Note that variants inherit everything from their parent describe or context except the following attributes:

  • variants
  • before
  • after
  • subject

Style Choices

Many of the elements can be expressed in multiple ways to achieve the same effect. For example, containers like describe, context, and variants can be listed as more-than-one using either of these forms:

# As implicity named Hash entities
describe:
  name: my_entity
  context:
    'context 1 name':
      attributes...
    'context 2 name':
      attributes...

# As explicitly named Hash entities
describe:
  name: my_entity
  context:
    - name: context 1 name
      attributes...
    - name: context 2 name
      attributes...

Keys can also be expressed as symbols, strings, or any combination of them:

# Keys as strings
describe:
  name: my_entity
  context:
    - name: context name
      attribute: value

# Keys as symbols
:describe:
  :name: my_entity
  :context:
    - :name: context name
      :attribute: value

Development

After checking out the repo, run bin/setup to install dependencies.

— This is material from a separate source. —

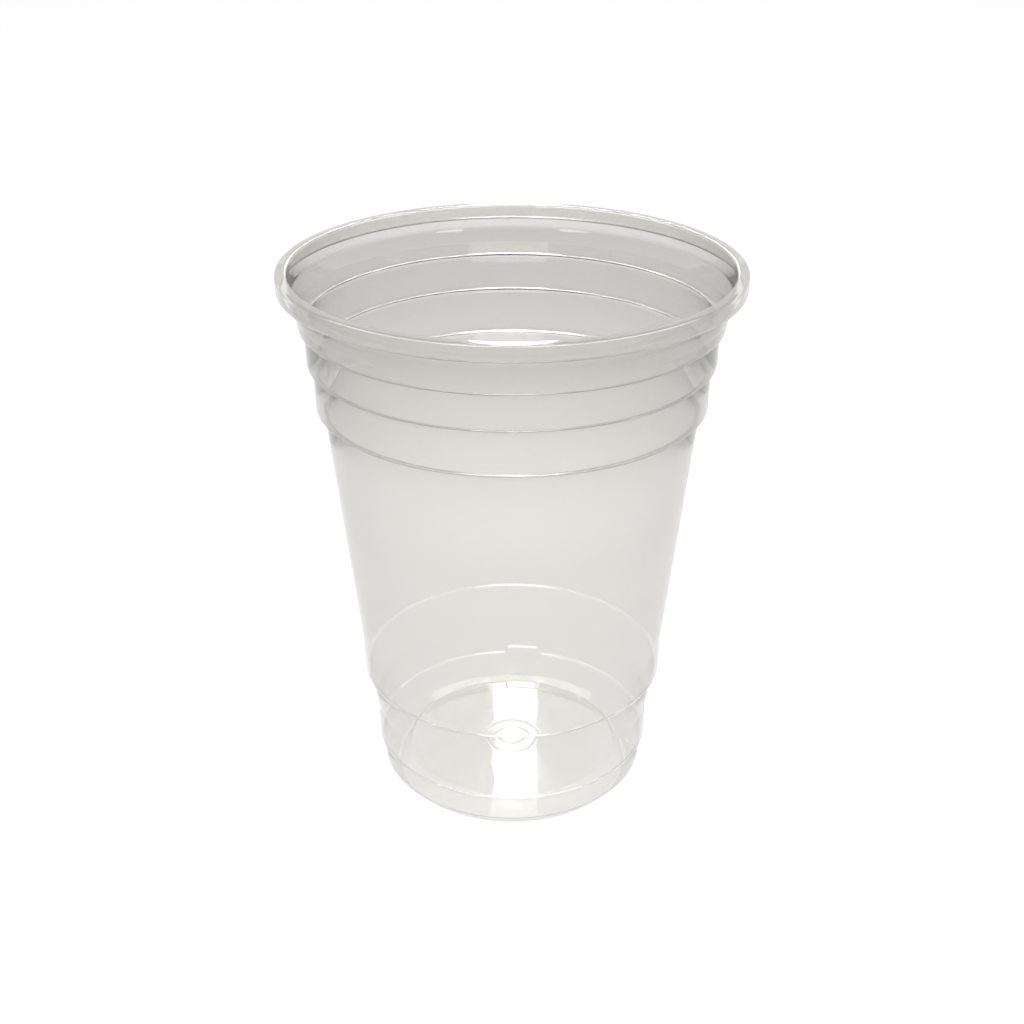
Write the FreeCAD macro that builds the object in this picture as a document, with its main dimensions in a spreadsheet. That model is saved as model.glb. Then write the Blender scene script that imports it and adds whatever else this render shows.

Then, run bundle install && bundle exec rake spec to run the tests. Run yard to generate HTML documentation files (these generated files are ignored by git, so this is useful for local preview). You can also run bin/console for an interactive prompt that will allow you to experiment.

To install this gem onto your local machine, run bundle exec rake install. To release a new version, update the version number in version.rb, and then run bundle exec rake release, which will create a git tag for the version, push git commits and tags, and push the .gem file to rubygems.org.

API documentation is available at github.io.

Contributing

Bug reports and pull requests are welcome on GitHub at https://github.com/wwkimball/rspec-puppet-yaml. Contributors are expected to adhere to the Contributor Covenant.

License

The gem is available as open source under the terms of the MIT License.

Code of Conduct

Everyone interacting in the rspec-puppet-yaml project’s codebases, issue trackers, chat rooms and mailing lists is expected to follow the code of conduct.